Plaza Verde is a shopping center on Illinois Route 68 in Arlington Heights, a municipality in Cook County and a suburb of Chicago. The yellow signs with the name use Yagi Universal.
This monolinear geometric sans is part of the Yagi series, designed by Teruoki Yagi in 1968 and made available in nine styles as part of Robert Trogman’s Facsimilie Fonts library for FotoStar. Not as popular as the inline faces Yagi Double and Yagi Link Double, Yagi Universal is the only family member to include a lowercase. It was made in three numbered styles, with a boatload of alternates. Nos. 2 and 3 aren’t different from No. 1 in weight, but are better described as revisions of the same theme.
The signs are based on the No. 2, which appears to be the only style to include the E with the full-round back. Several other alternates were employed to join up letters. The strokes were made heavier, leading to smaller counters. In P and D, the counters were cut open at the bottom left. As a finishing touch, the initial and final letterforms in both words were extended.

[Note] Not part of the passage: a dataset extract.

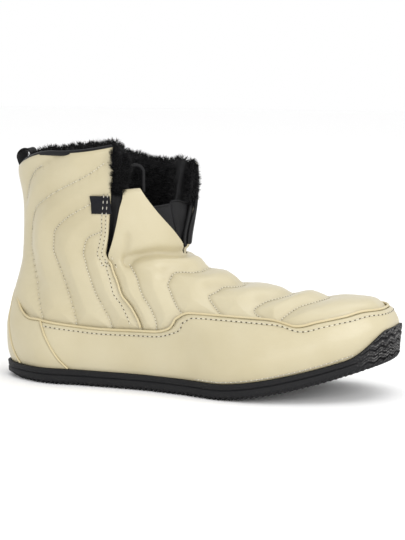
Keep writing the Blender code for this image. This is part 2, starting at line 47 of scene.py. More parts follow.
# The boot's sizes in metres, the same as the CAD model's
boot = {
    "length": 0.290,
    "ballWidth": 0.106,
    "collar": 0.150,
    "toeSpring": 0.027,
    "springStart": 0.62,
    "soleSide": 0.0095,
    "swellShare": 0.035,
    "swellLevel": 0.30,
    "backReach": 0.35,
    "lipInset": 0.0046,
    "lipRoom": 0.0026,
    "wall": 0.0030,
    "splayOut": 0.0120,
    "splayDrop": 0.0215,
    "splayAlong": 0.8,
    "splayAside": 0.6,
    "splayStart": 176.0,
    "splayRamp": 16.0,
    "splayEnd": 300.0,
    "splayFade": 90.0,
    "insoleGap": 0.0006,
    "cut": 0.84,
    "tongueTop": 0.950,
}
plan = {
    "along": [0.00, 0.12, 0.25, 0.40, 0.52, 0.64, 0.74, 0.85, 0.94, 1.00],
    "outer": [0.48, 0.50, 0.405, 0.37, 0.41, 0.51, 0.545, 0.53, 0.49, 0.46],
    "inner": [0.48, 0.50, 0.385, 0.305, 0.325, 0.435, 0.50, 0.52, 0.55, 0.56],
    "middle": [0.00, 0.00, 0.00, 0.00, 0.00, 0.005, 0.02, 0.045, 0.065, 0.075],
}
levels = {
    "level": [0.00, 0.12, 0.25, 0.38, 0.50, 0.60, 0.70, 0.78, 0.84, 0.90, 0.95, 1.00],
    "backX": [0.000, -0.010, -0.013, -0.004, 0.0075, 0.018, 0.027, 0.031, 0.034, 0.036, 0.031, 0.0205],
    "frontX": [1.000, 1.004, 0.992, 0.962, 0.885, 0.775, 0.650, 0.550, 0.478, 0.460, 0.450, 0.445],
    "backZ": [0.00, 0.075, 0.180, 0.275, 0.365, 0.440, 0.505, 0.565, 0.620, 0.725, 0.830, 0.937],
    "sideZ": [0.00, 0.065, 0.150, 0.235, 0.315, 0.385, 0.455, 0.520, 0.580, 0.705, 0.855, 1.030],
    "frontZ": [0.00, 0.085, 0.158, 0.225, 0.283, 0.357, 0.420, 0.478, 0.543, 0.700, 0.885, 1.130],
    "rear": [0.380, 0.385, 0.380, 0.378, 0.380, 0.385, 0.388, 0.388, 0.390, 0.396, 0.405, 0.415],
    "fore": [0.480, 0.490, 0.480, 0.430, 0.370, 0.330, 0.305, 0.320, 0.355, 0.385, 0.400, 0.415],
    "planShare": [1.00, 1.00, 0.95, 0.70, 0.30, 0.00, 0.00, 0.00, 0.00, 0.00, 0.00, 0.00],
    "blunt": [0.70, 0.70, 0.72, 0.76, 0.84, 0.90, 0.92, 0.94, 0.96, 1.00, 1.00, 1.00],
}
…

I don’t know when the signs were made. Chances are they go back all the way to the 1980s, or even beyond. Yagi Universal disappeared with the demise of phototype in the 1990s. Claude Pelletier made a digitization in 2012, but the signs definitely are older than that: the earliest capture by Google Street View is from October 2007, the year when the technology was launched. If you know when the shopping center was opened, I’m happy to hear it!